What is asked: Repeat exactly the lines from the start through the line with "a ribbed ramp.", both ends included.
::::::::
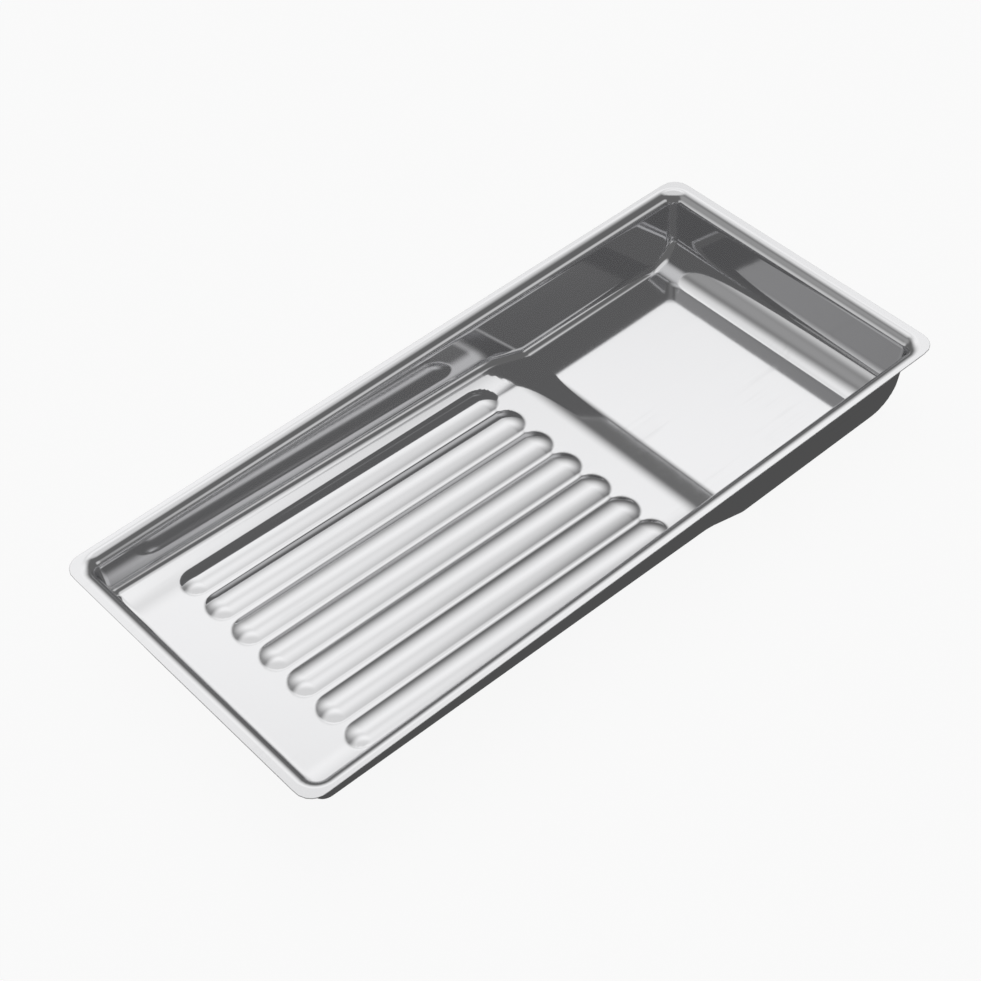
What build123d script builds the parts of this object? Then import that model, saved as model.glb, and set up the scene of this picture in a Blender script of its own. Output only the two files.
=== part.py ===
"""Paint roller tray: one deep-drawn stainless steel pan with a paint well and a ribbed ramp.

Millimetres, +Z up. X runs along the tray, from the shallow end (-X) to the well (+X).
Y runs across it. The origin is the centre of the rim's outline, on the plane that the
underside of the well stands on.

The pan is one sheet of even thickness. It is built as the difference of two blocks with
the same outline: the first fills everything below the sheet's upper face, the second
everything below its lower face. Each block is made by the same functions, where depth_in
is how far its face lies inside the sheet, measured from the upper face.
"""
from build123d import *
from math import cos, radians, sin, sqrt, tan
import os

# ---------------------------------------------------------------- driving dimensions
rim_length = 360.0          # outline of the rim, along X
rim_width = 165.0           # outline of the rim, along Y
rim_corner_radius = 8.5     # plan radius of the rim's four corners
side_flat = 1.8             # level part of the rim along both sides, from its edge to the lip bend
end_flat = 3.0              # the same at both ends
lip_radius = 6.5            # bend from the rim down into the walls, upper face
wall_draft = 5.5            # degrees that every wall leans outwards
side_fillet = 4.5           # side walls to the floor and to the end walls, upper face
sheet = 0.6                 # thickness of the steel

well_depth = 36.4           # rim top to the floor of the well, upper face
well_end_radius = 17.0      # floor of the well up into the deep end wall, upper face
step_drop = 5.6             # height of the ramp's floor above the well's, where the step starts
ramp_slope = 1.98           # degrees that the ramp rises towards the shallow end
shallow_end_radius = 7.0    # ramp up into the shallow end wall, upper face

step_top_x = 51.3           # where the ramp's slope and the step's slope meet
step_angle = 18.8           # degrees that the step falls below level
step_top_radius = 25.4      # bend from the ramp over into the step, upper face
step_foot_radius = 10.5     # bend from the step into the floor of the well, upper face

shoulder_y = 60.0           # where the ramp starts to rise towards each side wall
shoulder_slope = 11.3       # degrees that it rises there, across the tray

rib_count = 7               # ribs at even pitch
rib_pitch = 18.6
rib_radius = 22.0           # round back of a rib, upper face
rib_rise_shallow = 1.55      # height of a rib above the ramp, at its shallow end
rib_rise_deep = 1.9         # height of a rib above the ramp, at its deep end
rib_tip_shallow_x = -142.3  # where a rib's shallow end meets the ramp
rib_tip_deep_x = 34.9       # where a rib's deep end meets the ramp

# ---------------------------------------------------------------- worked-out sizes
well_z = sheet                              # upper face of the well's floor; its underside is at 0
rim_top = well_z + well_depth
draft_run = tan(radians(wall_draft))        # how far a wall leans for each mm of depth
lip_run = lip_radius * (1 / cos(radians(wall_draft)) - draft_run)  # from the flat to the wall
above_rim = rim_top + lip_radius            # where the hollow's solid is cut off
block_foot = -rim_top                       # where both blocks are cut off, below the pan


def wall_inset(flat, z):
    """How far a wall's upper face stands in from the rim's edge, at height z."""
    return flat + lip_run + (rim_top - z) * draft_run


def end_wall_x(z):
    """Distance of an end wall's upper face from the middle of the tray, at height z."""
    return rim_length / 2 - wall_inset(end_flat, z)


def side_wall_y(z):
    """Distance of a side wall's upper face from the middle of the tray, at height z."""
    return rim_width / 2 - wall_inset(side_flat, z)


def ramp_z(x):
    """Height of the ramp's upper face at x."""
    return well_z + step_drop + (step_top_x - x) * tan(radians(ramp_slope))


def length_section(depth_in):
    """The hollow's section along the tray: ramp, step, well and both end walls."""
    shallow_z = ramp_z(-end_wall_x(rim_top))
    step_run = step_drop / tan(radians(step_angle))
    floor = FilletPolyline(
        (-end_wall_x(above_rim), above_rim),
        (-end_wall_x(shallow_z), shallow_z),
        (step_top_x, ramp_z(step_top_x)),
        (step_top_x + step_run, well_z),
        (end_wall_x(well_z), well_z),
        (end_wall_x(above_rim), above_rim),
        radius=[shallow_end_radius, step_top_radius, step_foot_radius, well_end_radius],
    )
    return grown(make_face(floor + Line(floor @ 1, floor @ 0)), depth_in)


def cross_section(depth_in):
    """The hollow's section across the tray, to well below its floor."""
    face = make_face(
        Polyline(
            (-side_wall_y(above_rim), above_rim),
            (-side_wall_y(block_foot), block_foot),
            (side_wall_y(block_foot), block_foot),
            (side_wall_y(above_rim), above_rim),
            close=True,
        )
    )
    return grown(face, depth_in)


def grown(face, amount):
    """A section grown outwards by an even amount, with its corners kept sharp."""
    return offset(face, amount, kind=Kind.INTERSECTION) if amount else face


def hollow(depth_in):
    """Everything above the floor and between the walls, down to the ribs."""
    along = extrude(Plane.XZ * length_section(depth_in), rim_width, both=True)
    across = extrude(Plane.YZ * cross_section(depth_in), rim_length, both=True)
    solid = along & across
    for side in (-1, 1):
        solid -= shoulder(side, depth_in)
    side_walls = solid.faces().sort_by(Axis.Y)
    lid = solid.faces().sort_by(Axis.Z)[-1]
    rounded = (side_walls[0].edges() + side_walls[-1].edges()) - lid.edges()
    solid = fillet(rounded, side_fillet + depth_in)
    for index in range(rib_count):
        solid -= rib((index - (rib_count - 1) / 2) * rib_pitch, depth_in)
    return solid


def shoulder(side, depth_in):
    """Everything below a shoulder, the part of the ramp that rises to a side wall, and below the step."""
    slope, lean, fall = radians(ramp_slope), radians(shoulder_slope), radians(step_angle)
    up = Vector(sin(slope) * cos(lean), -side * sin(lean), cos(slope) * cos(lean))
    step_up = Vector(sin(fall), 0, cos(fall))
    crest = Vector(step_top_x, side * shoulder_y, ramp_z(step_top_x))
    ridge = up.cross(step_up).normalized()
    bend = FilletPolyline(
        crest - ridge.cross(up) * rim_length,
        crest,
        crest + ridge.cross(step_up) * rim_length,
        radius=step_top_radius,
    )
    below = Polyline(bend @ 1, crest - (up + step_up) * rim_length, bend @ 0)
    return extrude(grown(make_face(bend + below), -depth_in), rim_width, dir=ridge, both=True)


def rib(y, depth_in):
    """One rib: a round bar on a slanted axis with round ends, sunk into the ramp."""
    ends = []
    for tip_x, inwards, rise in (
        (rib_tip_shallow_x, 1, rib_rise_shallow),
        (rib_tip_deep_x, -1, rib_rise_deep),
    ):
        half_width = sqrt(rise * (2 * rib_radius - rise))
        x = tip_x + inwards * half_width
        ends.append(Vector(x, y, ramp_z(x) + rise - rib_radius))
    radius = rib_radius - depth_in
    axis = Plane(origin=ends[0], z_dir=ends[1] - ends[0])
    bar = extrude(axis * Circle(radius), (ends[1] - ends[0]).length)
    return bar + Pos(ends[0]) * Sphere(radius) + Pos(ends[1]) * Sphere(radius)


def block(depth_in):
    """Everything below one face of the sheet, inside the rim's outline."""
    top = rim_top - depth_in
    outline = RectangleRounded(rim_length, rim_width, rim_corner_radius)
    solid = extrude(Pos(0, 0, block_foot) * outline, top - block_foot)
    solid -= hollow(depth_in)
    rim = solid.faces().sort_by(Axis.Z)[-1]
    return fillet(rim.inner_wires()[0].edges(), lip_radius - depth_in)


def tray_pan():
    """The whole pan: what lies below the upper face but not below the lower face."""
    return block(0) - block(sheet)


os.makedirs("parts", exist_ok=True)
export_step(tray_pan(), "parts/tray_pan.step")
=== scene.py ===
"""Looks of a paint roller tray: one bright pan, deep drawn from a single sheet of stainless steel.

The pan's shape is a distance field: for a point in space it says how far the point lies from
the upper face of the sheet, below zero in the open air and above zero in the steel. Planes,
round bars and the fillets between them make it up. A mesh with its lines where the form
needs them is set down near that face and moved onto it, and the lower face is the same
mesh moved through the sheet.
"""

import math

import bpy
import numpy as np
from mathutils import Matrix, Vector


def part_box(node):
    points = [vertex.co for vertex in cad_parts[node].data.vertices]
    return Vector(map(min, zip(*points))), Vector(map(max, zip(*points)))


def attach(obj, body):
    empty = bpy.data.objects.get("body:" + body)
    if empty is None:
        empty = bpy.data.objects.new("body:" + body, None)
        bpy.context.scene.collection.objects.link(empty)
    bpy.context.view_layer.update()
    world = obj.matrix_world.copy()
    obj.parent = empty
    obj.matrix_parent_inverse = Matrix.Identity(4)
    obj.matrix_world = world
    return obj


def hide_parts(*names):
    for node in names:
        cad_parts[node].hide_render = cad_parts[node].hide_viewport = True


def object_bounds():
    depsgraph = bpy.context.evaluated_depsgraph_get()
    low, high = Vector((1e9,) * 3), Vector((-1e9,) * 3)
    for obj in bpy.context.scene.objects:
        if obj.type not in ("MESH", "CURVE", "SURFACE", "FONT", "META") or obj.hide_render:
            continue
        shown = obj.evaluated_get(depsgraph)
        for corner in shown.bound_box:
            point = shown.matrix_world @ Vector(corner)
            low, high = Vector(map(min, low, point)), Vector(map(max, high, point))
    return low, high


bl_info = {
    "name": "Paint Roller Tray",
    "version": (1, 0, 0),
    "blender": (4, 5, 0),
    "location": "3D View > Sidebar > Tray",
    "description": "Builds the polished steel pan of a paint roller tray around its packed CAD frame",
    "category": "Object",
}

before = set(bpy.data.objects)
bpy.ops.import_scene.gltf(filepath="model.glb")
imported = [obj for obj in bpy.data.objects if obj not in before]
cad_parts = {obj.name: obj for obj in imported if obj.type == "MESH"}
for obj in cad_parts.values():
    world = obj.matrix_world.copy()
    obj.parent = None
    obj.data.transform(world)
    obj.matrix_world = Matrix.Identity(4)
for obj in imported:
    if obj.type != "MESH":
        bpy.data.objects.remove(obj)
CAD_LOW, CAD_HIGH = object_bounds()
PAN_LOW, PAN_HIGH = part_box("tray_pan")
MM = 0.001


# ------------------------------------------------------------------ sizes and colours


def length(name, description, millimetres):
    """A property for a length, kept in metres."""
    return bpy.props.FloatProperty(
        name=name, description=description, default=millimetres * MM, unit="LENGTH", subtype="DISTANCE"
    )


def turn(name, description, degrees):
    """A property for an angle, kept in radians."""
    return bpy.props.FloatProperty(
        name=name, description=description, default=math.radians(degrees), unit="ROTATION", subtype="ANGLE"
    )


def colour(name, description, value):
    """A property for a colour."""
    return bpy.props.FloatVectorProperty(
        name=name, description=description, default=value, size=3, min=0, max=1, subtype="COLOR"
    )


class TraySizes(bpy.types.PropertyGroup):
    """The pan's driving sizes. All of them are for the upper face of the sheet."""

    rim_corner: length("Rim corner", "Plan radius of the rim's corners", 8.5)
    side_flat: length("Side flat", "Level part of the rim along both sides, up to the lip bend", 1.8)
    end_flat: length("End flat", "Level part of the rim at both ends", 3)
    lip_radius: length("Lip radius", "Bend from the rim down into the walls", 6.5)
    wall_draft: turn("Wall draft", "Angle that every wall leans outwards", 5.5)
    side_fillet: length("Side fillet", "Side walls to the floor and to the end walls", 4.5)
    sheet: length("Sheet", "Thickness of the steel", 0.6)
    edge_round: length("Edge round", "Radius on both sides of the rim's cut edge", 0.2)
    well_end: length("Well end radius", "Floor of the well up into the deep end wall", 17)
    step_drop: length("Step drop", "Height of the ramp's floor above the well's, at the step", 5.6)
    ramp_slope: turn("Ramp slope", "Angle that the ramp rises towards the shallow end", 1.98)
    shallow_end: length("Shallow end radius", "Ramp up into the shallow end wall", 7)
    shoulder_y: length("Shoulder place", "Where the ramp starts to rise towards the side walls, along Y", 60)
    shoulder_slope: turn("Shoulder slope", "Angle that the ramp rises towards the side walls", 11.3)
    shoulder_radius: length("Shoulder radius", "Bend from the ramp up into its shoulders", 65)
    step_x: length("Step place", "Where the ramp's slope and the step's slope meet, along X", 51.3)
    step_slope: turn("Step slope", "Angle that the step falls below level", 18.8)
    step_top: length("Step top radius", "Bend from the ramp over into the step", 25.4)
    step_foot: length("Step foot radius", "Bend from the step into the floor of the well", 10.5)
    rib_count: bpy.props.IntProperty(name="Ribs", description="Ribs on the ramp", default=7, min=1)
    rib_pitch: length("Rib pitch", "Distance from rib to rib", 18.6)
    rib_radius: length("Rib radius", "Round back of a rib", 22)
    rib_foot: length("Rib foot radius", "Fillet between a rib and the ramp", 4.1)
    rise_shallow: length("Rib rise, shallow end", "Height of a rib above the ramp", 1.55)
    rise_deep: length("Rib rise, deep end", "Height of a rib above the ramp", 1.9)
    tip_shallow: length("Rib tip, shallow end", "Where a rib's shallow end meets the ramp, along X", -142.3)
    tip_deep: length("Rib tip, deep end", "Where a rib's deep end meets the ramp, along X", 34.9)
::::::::
Output for this task:
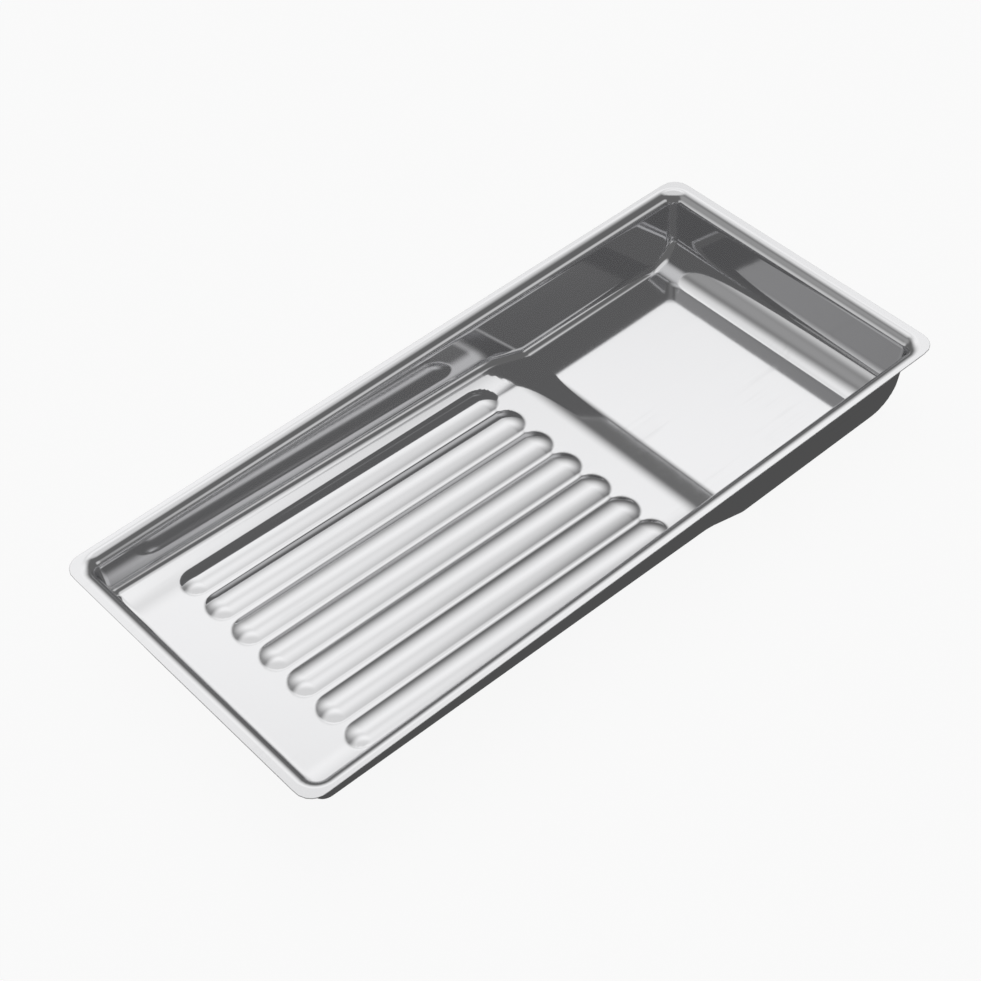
What build123d script builds the parts of this object? Then import that model, saved as model.glb, and set up the scene of this picture in a Blender script of its own. Output only the two files.
=== part.py ===
"""Paint roller tray: one deep-drawn stainless steel pan with a paint well and a ribbed ramp.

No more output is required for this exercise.